As the 20th century’s first mass slaughter of civilians slips from the memory of a world grown accustomed to atrocity, the Armenians’ resolve to remember grows stronger.
This article originally appeared in The Sacramento Bee’s Forum section on April 24, 1988.
By J.D. Lasica
It was a remarkable gathering. Salpi Ghazarian, a 32-year-old Armenian activist, studied the strong, lined faces of the men and women who sat before her in the slat-wood chairs of Sacramento’s St. James Church on a recent Sunday afternoon.
Yervant Ohanesian, 92, and his wife, Vart, 83, were here. Many years ago they had separately survived the forced march across the barren Syrian sands that Armenians came to know as the Desert of Death.
Aghasi Ivazian, 77, sat close by. As a boy of 4, during his family’s flight from the massacres in Armenia, he escaped an ambush by Ottoman Turk soldiers when a Russian Cossack on horseback spirited him from the battle site.

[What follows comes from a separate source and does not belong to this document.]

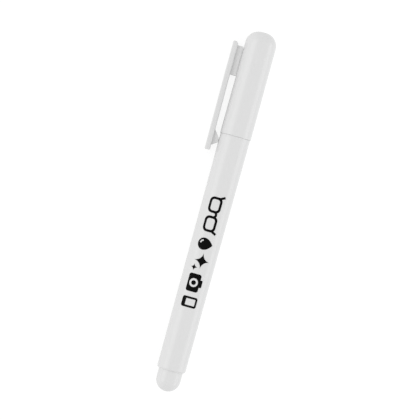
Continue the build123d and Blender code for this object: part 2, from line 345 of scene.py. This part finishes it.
def make_spring():
    """The plain coil, as a wire whose section stays square to its helix."""
    rise = (SPRING_HIGH - SPRING_LOW - 2 * WIRE_R) / COIL_TURNS
    slope = math.atan2(rise, math.tau * COIL_R)
    sections = []
    for k in range(COIL_TURNS * STEPS_PER_TURN + 1):
        turn = math.tau * k / STEPS_PER_TURN
        u = SPRING_LOW + WIRE_R + rise * k / STEPS_PER_TURN
        ring = []
        for j in range(STEPS_ROUND_WIRE):
            around = math.tau * j / STEPS_ROUND_WIRE
            reach = COIL_R + WIRE_R * math.cos(around)
            side = WIRE_R * math.sin(around)
            out = reach * math.cos(turn) + side * math.sin(slope) * math.sin(turn)
            face = reach * math.sin(turn) - side * math.sin(slope) * math.cos(turn)
            ring.append(at(out, face, u + side * math.cos(slope)))
        sections.append(ring)
    spring = shell("coil_spring", sections)
    smooth_by_angle(spring, degrees=50)
    return spring


# ---- the printed pictograms -------------------------------------------------------------------------
# Outlines are closed loops of (along, across) in millimetres; along runs from the cap end to the tail.
def ellipse(x, y, rx, ry, steps=48):
    turns = [math.tau * k / steps for k in range(steps)]
    return [(x + rx * math.cos(turn), y + ry * math.sin(turn)) for turn in turns]


def soft_box(x, y, half_x, half_y, radius, steps=8):
    """Rectangle with rounded corners."""
    points = []
    for sx, sy, start in ((1, 1, 0), (-1, 1, 90), (-1, -1, 180), (1, -1, 270)):
        cx = x + sx * (half_x - radius)
        cy = y + sy * (half_y - radius)
        for k in range(steps + 1):
            turn = math.radians(start + 90 * k / steps)
            points.append((cx + radius * math.cos(turn), cy + radius * math.sin(turn)))
    return points


def stroke(points, width):
    """Outline of an open line of even width with square ends."""
    left, right = [], []
    for k, (x, y) in enumerate(points):
        ax, ay = points[max(k - 1, 0)]
        bx, by = points[min(k + 1, len(points) - 1)]
        size = math.hypot(bx - ax, by - ay)
        nx, ny = -(by - ay) / size * width / 2, (bx - ax) / size * width / 2
        left.append((x + nx, y + ny))
        right.append((x - nx, y - ny))
    return left + right[::-1]


def arc(x, y, radius, start, end, steps=16):
    turns = [math.radians(start + (end - start) * k / steps) for k in range(steps + 1)]
    return [(x + radius * math.cos(a), y + radius * math.sin(a)) for a in turns]


def droplet(x, y, radius, height, steps=40):
    """A drop with its point up: a circle whose upper half is drawn out to a tip."""
    fullness = 0.55
    points = []
    for k in range(steps):
        turn = math.tau * k / steps - math.pi / 2
        px, py = radius * math.cos(turn), radius * math.sin(turn)
        if py > 0:
            rise = py / radius
            px *= (1 - rise) ** fullness * (1 + fullness * rise)
            py = rise * (height - radius)
        points.append((x + px, y + py))
    return points


def sparkle(x, y, reach, steps=10):
    """Four-pointed star with hollowed sides."""
    hollow = 1.75
    points = []
    for quarter in range(4):
        a, b = math.radians(90 * quarter), math.radians(90 * quarter + 90)
        for k in range(steps):
            t = k / steps
            px = reach * ((1 - t) ** hollow * math.cos(a) + t ** hollow * math.cos(b))
            py = reach * ((1 - t) ** hollow * math.sin(a) + t ** hollow * math.sin(b))
            points.append((x + px, y + py))
    return points


# Each pictogram is a list of (outline, holes) pairs.
def spectacles():
    """Two rimmed lenses, the bridge between them and the two side arms."""
    lens_y, line = -0.25, 0.85
    shapes = []
    for x in (3.3, 10.3):
        rim = soft_box(x, lens_y, 2.95, 2.35, radius=1.7)
        shapes.append((rim, [soft_box(x, lens_y, 2.05, 1.45, radius=0.9)]))
    shapes.append((stroke(arc(6.8, 0.0, 1.0, 10, 170), line), []))
    shapes.append((stroke([(0.75, 1.1), (-0.05, 2.75)], line), []))
    shapes.append((stroke([(12.85, 1.1), (13.65, 2.75)], line), []))
    return shapes


def drop():
    """A drop with a gleam in it."""
    x, y = 17.7, -0.55
    gleam = stroke(arc(x, y, 1.3, 195, 262), 0.5)
    return [(droplet(x, y, radius=2.2, height=5.5), [gleam])]


def gleams():
    """A large and a small four-pointed star."""
    return [(sparkle(23.9, 0.45, reach=2.9), []), (sparkle(26.6, -1.75, reach=1.35), [])]


def photo_camera():
    """A body with a round lens in it, and a raised viewfinder."""
    x, lens_y = 32.1, -0.35
    body = soft_box(x, lens_y, 3.3, 2.3, radius=0.8)
    shapes = [(body, [ellipse(x, lens_y, 1.6, 1.6)])]
    shapes.append((ellipse(x, lens_y, 0.85, 0.85), []))
    shapes.append((soft_box(x, 2.2, 1.35, 0.65, radius=0.35), []))
    return shapes


def telephone():
    """An upright body with its screen left open."""
    x = 39.2
    body = soft_box(x, 0.0, 1.95, 2.85, radius=0.75)
    return [(body, [soft_box(x, 0.35, 1.2, 1.75, radius=0.2)])]


# Millimetres: where the print starts, its height over the barrel, its shift round towards the clip,
# and the radius that its width is wrapped on.
PRINT_START_U, PRINT_RAISE, PRINT_TO_CLIP, PRINT_WRAP_R = 72.7, 0.018, 0.2, 5.35
PRINT_THICK = 0.03
BAND_WIDTH, BANDS_EACH_SIDE = 0.25, 12                        # the flat print is cut so that it can wrap
WELD = 0.003                                                  # points closer than this become one
REAR_U, REAR_R = 7.8, 5.205                                   # two places on the barrel's taper
FRONT_U, FRONT_R = 95.0, 5.48


def barrel_radius(u):
    return REAR_R + (FRONT_R - REAR_R) * (u - REAR_U) / (FRONT_U - REAR_U)


def flat_print():
    """The pictograms, filled, in one flat mesh in millimetres."""
    curve = bpy.data.curves.new("print_outline", "CURVE")
    curve.dimensions = "2D"
    curve.fill_mode = "BOTH"
    flat = bpy.data.objects.new("print_outline", curve)
    bpy.context.collection.objects.link(flat)
    meshes = []
    for outline, holes in spectacles() + drop() + gleams() + photo_camera() + telephone():
        curve.splines.clear()
        for loop in [outline] + holes:
            spline = curve.splines.new("POLY")
            spline.points.add(len(loop) - 1)
            for point, (x, y) in zip(spline.points, loop):
                point.co = (x, y, 0, 1)
            spline.use_cyclic_u = True
        flat.update_tag()
        bpy.context.view_layer.update()
        graph = bpy.context.evaluated_depsgraph_get()
        meshes.append(bpy.data.meshes.new_from_object(flat.evaluated_get(graph)))
    bpy.data.objects.remove(flat)
    bm = bmesh.new()
    for mesh in meshes:
        bm.from_mesh(mesh)
    return bm


def make_print():
    """Cuts the flat print into narrow bands and wraps it on the barrel as a thin film of ink."""
    bm = flat_print()
    for step in range(-BANDS_EACH_SIDE, BANDS_EACH_SIDE + 1):
        everything = bm.verts[:] + bm.edges[:] + bm.faces[:]
        cut = (0, step * BAND_WIDTH, 0)
        bmesh.ops.bisect_plane(bm, geom=everything, plane_co=cut, plane_no=(0, 1, 0))
    bmesh.ops.remove_doubles(bm, verts=bm.verts, dist=WELD)
    bmesh.ops.dissolve_degenerate(bm, edges=bm.edges, dist=WELD)
    for vert in bm.verts:
        along, across, _ = vert.co
        u = PRINT_START_U - along
        turn = (across - PRINT_TO_CLIP) / PRINT_WRAP_R
        radius = barrel_radius(u) + PRINT_RAISE
        vert.co = at(-radius * math.sin(turn), radius * math.cos(turn), u)
    bmesh.ops.recalc_face_normals(bm, faces=bm.faces)
    mesh = bpy.data.meshes.new("barrel_print")
    bm.to_mesh(mesh)
    bm.free()
    ink = bpy.data.objects.new("barrel_print", mesh)
    bpy.context.collection.objects.link(ink)
    film = ink.modifiers.new("film", "SOLIDIFY")
    film.thickness = PRINT_THICK * MM
    film.offset = 0.0
    return ink


# ---- floor, light and camera ------------------------------------------------------------------------
FLOOR_SIZE, FLOOR_DROP = 8, 0.00002                           # metres; the drop keeps it off the pen
BOX_DISTANCE, BOX_LENGTH = 1.2, 1.6                           # metres from the pen and along it
CAMERA_TILT = 15.43                                           # degrees; the pen leans in the picture
CAMERA_AIM_U, CAMERA_RIGHT, CAMERA_UP = 67.0, -1.66, 0.65     # mm: place on the axis, then the shift
CAMERA_DISTANCE, CAMERA_LENS = 0.72, 171.3                    # metres from the axis; millimetres


def pale_shader(tree, color, glow):
    """A matt grey that also gives light of its own."""
    shader = tree.nodes.new("ShaderNodeBsdfPrincipled")
    shader.inputs["Base Color"].default_value = (color, color, color, 1)
    shader.inputs["Roughness"].default_value = 1.0
    shader.inputs["Specular IOR Level"].default_value = 0.0
    shader.inputs["Emission Color"].default_value = (1, 1, 1, 1)
    shader.inputs["Emission Strength"].default_value = glow
    return shader


def make_floor():
    """A pale floor that looks near white with a faint contact shadow, and gives back a softer light."""
    bpy.ops.mesh.primitive_plane_add(size=FLOOR_SIZE, location=(0, 0, -FLOOR_DROP))
    floor = bpy.context.object
    floor.name = "floor"
    mat = bpy.data.materials.new("pale_floor")
    mat.use_nodes = True
    tree = mat.node_tree
    tree.nodes.clear()
    rays = tree.nodes.new("ShaderNodeLightPath")
    mix = tree.nodes.new("ShaderNodeMixShader")
    output = tree.nodes.new("ShaderNodeOutputMaterial")
    tree.links.new(rays.outputs["Is Camera Ray"], mix.inputs[0])
    by_bounce = pale_shader(tree, color=0.45, glow=0.46)
    by_eye = pale_shader(tree, color=0.23, glow=0.83)
    tree.links.new(by_bounce.outputs["BSDF"], mix.inputs[1])
    tree.links.new(by_eye.outputs["BSDF"], mix.inputs[2])
    tree.links.new(mix.outputs["Shader"], output.inputs["Surface"])
    floor.data.materials.append(mat)


def add_softbox(name, side_angle, width, radiance):
    """A panel beside the pen, side_angle degrees from the reader towards the side away from the clip."""
    turn = math.radians(side_angle)
    middle = Vector((0, AXIS_Y * MM, AXIS_Z * MM))
    away = (FACE * math.cos(turn) - OUT * math.sin(turn)).normalized()
    light = bpy.data.lights.new(name, "AREA")
    light.shape = "RECTANGLE"
    light.size = width
    light.size_y = BOX_LENGTH
    light.energy = radiance * math.pi * width * BOX_LENGTH
    panel = bpy.data.objects.new(name, light)
    side = AWAY.cross(away).normalized()
    rotation = Matrix((side, AWAY, away)).transposed().to_4x4()
    panel.matrix_world = Matrix.Translation(middle + away * BOX_DISTANCE) @ rotation
    bpy.context.collection.objects.link(panel)


def make_light():
    """A white surround, brighter to the camera than to the pen, and a panel on each side."""
    world = bpy.data.worlds.new("studio")
    bpy.context.scene.world = world
    world.use_nodes = True
    tree = world.node_tree
    rays = tree.nodes.new("ShaderNodeLightPath")
    strength = tree.nodes.new("ShaderNodeMapRange")
    strength.inputs["To Min"].default_value = 0.80
    strength.inputs["To Max"].default_value = 1.06
    tree.links.new(rays.outputs["Is Camera Ray"], strength.inputs["Value"])
    tree.links.new(strength.outputs["Result"], tree.nodes["Background"].inputs["Strength"])
    tree.nodes["Background"].inputs["Color"].default_value = (1, 1, 1, 1)
    add_softbox("right_box", side_angle=80, width=0.72, radiance=1.0)
    add_softbox("left_box", side_angle=-52, width=0.8, radiance=0.92)


def make_camera():
    """A long lens that sees the clip in profile, turned so that the pen leans in the picture."""
    tilt = math.radians(CAMERA_TILT)
    right = -OUT * math.cos(tilt) + AWAY * math.sin(tilt)
    up = AWAY * math.cos(tilt) + OUT * math.sin(tilt)
    middle = at(0, 0, CAMERA_AIM_U) + (right * CAMERA_RIGHT + up * CAMERA_UP) * MM
    camera = bpy.data.cameras.new("camera")
    camera.lens = CAMERA_LENS
    camera.sensor_width = 36
    camera.clip_start = 0.02
    view = bpy.data.objects.new("camera", camera)
    rotation = Matrix((right, up, FACE)).transposed().to_4x4()
    view.matrix_world = Matrix.Translation(middle + FACE * CAMERA_DISTANCE) @ rotation
    bpy.context.collection.objects.link(view)
    bpy.context.scene.camera = view


# ---- build ------------------------------------------------------------------------------------------
def main():
    """Dresses the CAD pieces, adds the three made here, and sets the stage."""
    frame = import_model()
    mats = make_materials()
    for part in frame["record"]["subparts"]:
        node = frame["nodes"][part["node"]]
        node.data.materials.clear()
        node.data.materials.append(mats[part["material_slot"]])
    clip = make_clip()
    clip.data.materials.append(mats["white_cap"])
    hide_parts("clip_root", "clip_arm")
    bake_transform(clip)
    spring = make_spring()
    spring.data.materials.append(mats["spring_steel"])
    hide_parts("valve_spring")
    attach(spring, "barrel")
    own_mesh(spring)
    ink = make_print()
    ink.data.materials.append(mats["black_ink"])
    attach(ink, "barrel")
    make_floor()
    make_light()
    make_camera()
    bpy.context.scene.view_settings.view_transform = "Standard"


main()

And Blanche Kasparian, 81, had come, too. She tearfully recalls the day during the government-ordered evacuation of her home town that her mother took her aside, made the sign of the cross and said, “Honey, remember, whatever they do to us, don’t ever forget who we are.” The 9-year-old girl and her mother survived the deportation, but their Armenian village was reduced to nothing.
All four Sacramentans are survivors of the Armenian massacres of 1915-18 — the madness on the high plains of Armenia that left a million or more Armenians dead and more than half a million exiled from their ancestral homeland. (That region, historic Armenia, consisted of six provinces in the eastern Ottoman Empire. The modern Turkish state rose from the ashes of the Ottoman Empire in 1923.)
Armenians call it the forgotten genocide. But if the 20th century’s first mass slaughter of civilians has slipped from the memory of a world grown accustomed to atrocity, the Armenians’ resolve to remember grows stronger.
Today they will mark Martyrs Day, their most important secular holiday of the year. The occasion recalls the night of April 23-24, 1915, when Ottoman authorities arrested 235 leaders of the minority Armenian community. It was the tripwire of the genocide.
And now, many years later, Yervant and Vart Ohanesian, Blanche Kasparian, Ivy Ivazian and a handful of other survivors and their families gathered to hear a young Armenian-American woman tell them that their ordeal is not yet over.
“YOU ARE VICTIMS once again,” Ghazarian tells them, “because the political situation says that you’re wrong, nothing happened, and there will be no acknowledgement of the traumas you lived through. You won’t be allowed the dignity to put this trauma behind you.”
This comes as no news to her listeners.
In the past few years, the Turkish government has stepped up its public relations effort to reduce those distant events to the status of “allegations and falsehoods.” The U.S. State Department, apparently more concerned with Cold War geopolitics than with the evidence stored in its own archives, has downgraded the events of that era to an “alleged” genocide. And the news media, including The Bee, have begun to refer to the “reported” genocide.
What is one to make of this? Was there a genocide or wasn’t there?
It’s no academic question. The blood feud between Armenians and Turks, once restricted to the hills that embrace Mount Ararat, has moved into the classrooms and legislative chambers of the United States.
Consider:
• Beginning this fall, students in California’s public high schools will study the Armenian genocide, together with the internment of Japanese-Americans during World War II, in their social studies classes. Two films documenting those events are scheduled to be made this summer.
• A spokeswoman for the Turkish consulate, distressed by the Legislature’s refusal to include Turkey’s side of the story in the classroom curriculum, vows, “The Turkish- American community is not going to lie down on this.”
• The recent protests in Soviet Armenia and Azerbaijan, centering on demands for Armenian control over a region of Azerbaijan, have been described as the most serious episode of nationalist unrest in Soviet history. Clashes between Azerbaijani Turks and Armenians, which reportedly left hundreds dead, fanned old hatreds between the two ethnic groups dating back to the genocide.
• The unrest may have a corollary impact on U.S. immigration; up to 5,000 Soviet Armenians a year are expected to arrive in this country, and most will settle in California.
• Two bills are pending in Congress to designate April 24 as a day of remembrance for victims of the Armenian genocide. While resolutions dealing with events 70 years ago may seem far removed from today’s political realities, Turkey has threatened to reconsider the status of U.S. military bases if such a bill passes.
As Irving Louis Horowitz, a Rutgers University sociologist, observes, ”Every argument about ancient history is an argument about tomorrow.”